= Cookbook Museum =

Museum in Måltidens hus, Grythyttan, Sweden

The first Nordic Cookbook Museum is located in Måltidens hus, Grythyttan, Sweden. The museum was inaugurated on 17 March 2000 and is operated by the Grythyttan School of Hospitality, Culinary Arts & Meal Science.

==Building==
The room where the museum is situated is in a specially built black cube, resembling the Kaaba, the most sacred site of Islam. The architect Magnus Silfverhielm, fascinated by Arabic culture, wanted to create a place of pilgrimage for people interested in culinary arts, a bit like a "Mecca" for the like-minded.

The museum has, through the project of interior design and choice of materials, tried to find connections to Tore Wretman. He was one of Sweden's biggest cookbook authors and much of his work is on display at the museum.

==Collection==

The museum's collection of books and documents dates back to as early as 1480 AD up until 1980 AD. It comprises about a thousand different works, mainly regarding food and culinary arts, but also beverages and their preparation. Most works can be classified as books, but there are also a number of pamphlets and menus. Had it not been for Carl Jan Granqvist, Wretman's books would today have been spread out around the world. The books were auctioned in London in 1997, where Granqvist bought the majority for the Swedish Academy of Culinary Arts & Meal Science.
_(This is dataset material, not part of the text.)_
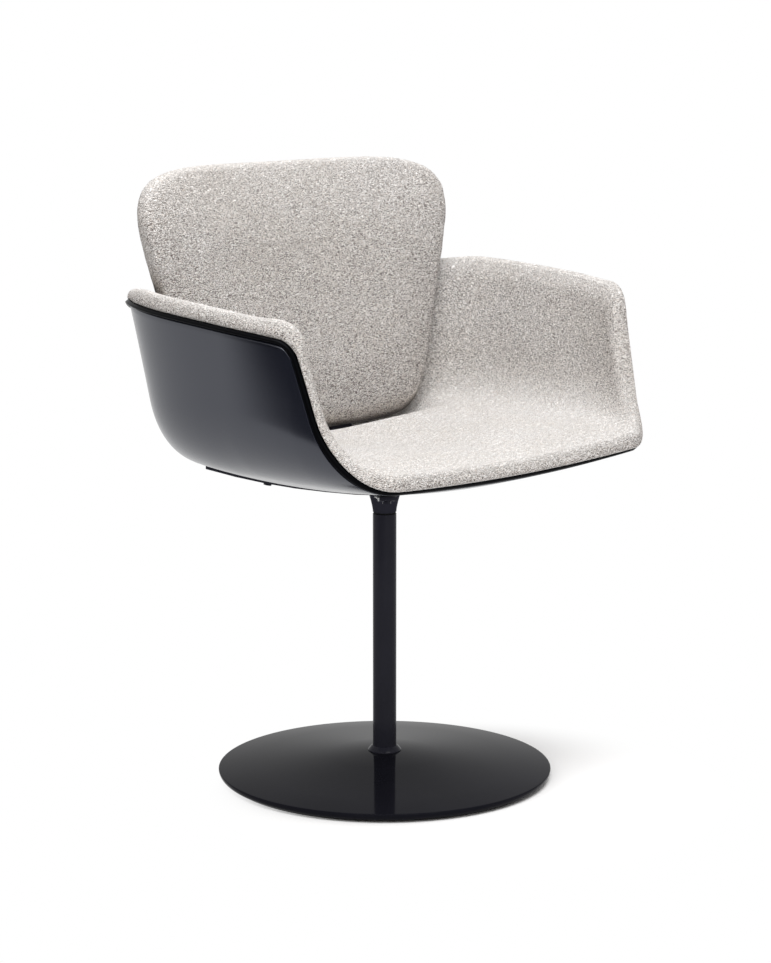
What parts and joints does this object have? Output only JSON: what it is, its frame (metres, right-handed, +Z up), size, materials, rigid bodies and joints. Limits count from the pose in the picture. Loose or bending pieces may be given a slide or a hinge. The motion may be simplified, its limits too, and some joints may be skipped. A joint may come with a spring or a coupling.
{
  "type": "pedestal swivel armchair",
  "caption": "Upholstered swivel armchair: moulded double shell with low arms and a back cushion on a round column and disc base.",
  "frame": {"origin": "centre of the glide ring's lower face, on the floor at the column axis", "axes": "+Z up along the column, the sitter faces -Y, +X to the sitter's left"},
  "size_m": [0.6676, 0.4884, 0.8024],
  "materials": {
    "black_enamel": "satin-gloss black powder coat",
    "shell_gloss": "glossy near-black moulded shell",
    "boucle": "cream boucle with darker flecks",
    "steel": "plain bright steel",
    "rubber_black": "matt black",
    "bush_plastic": "plain bearing plastic",
    "ply": "raw plywood"
  },
  "bodies": {
    "pedestal": {"base_disc": "black_enamel", "glide_ring": "rubber_black", "foot_ring": "black_enamel", "column_tube": "black_enamel", "tube_plug": "steel", "draw_bolt": "steel", "draw_washer": "steel", "lower_bush": "bush_plastic", "upper_bush": "bush_plastic"},
    "seat": {"swivel_shaft": "steel", "shaft_washer": "steel", "shaft_circlip": "steel", "collar": "black_enamel", "star_bracket": "black_enamel", "bracket_pads": "rubber_black", "seat_screws": "black_enamel", "thread_inserts": "steel", "outer_shell": "shell_gloss", "inner_shell": "shell_gloss", "seat_pad": "boucle", "back_brackets": "black_enamel", "bracket_rivets": "steel", "back_board": "ply", "board_screws": "steel", "back_cushion": "boucle"}
  },
  "joints": [
    {"name": "swivel", "type": "hinge", "parent": "pedestal", "child": "seat", "pos_m": [0, 0, 0.354], "axis": [0, 0, 1], "continuous": true}
  ]
}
The museum holds and displays a copy of De honesta voluptate et valetudine (On honest indulgence and good health, often shortened to De honesta voluptate), the world's oldest printed cookbook. Written circa 1465 by Bartolomeo Platina, the Pope's librarian, it was largely a translation into Latin of recipes by Martino da Como from his Libro de Arte Coquinaria (ca. 1465). The book was frequently reprinted over the next century, and translated into French, German and Italian.

There are also books from Cajsa Varg among others, in the museum.

The Cookbook Museum estimate to have around 1500-2000 books as of 2015.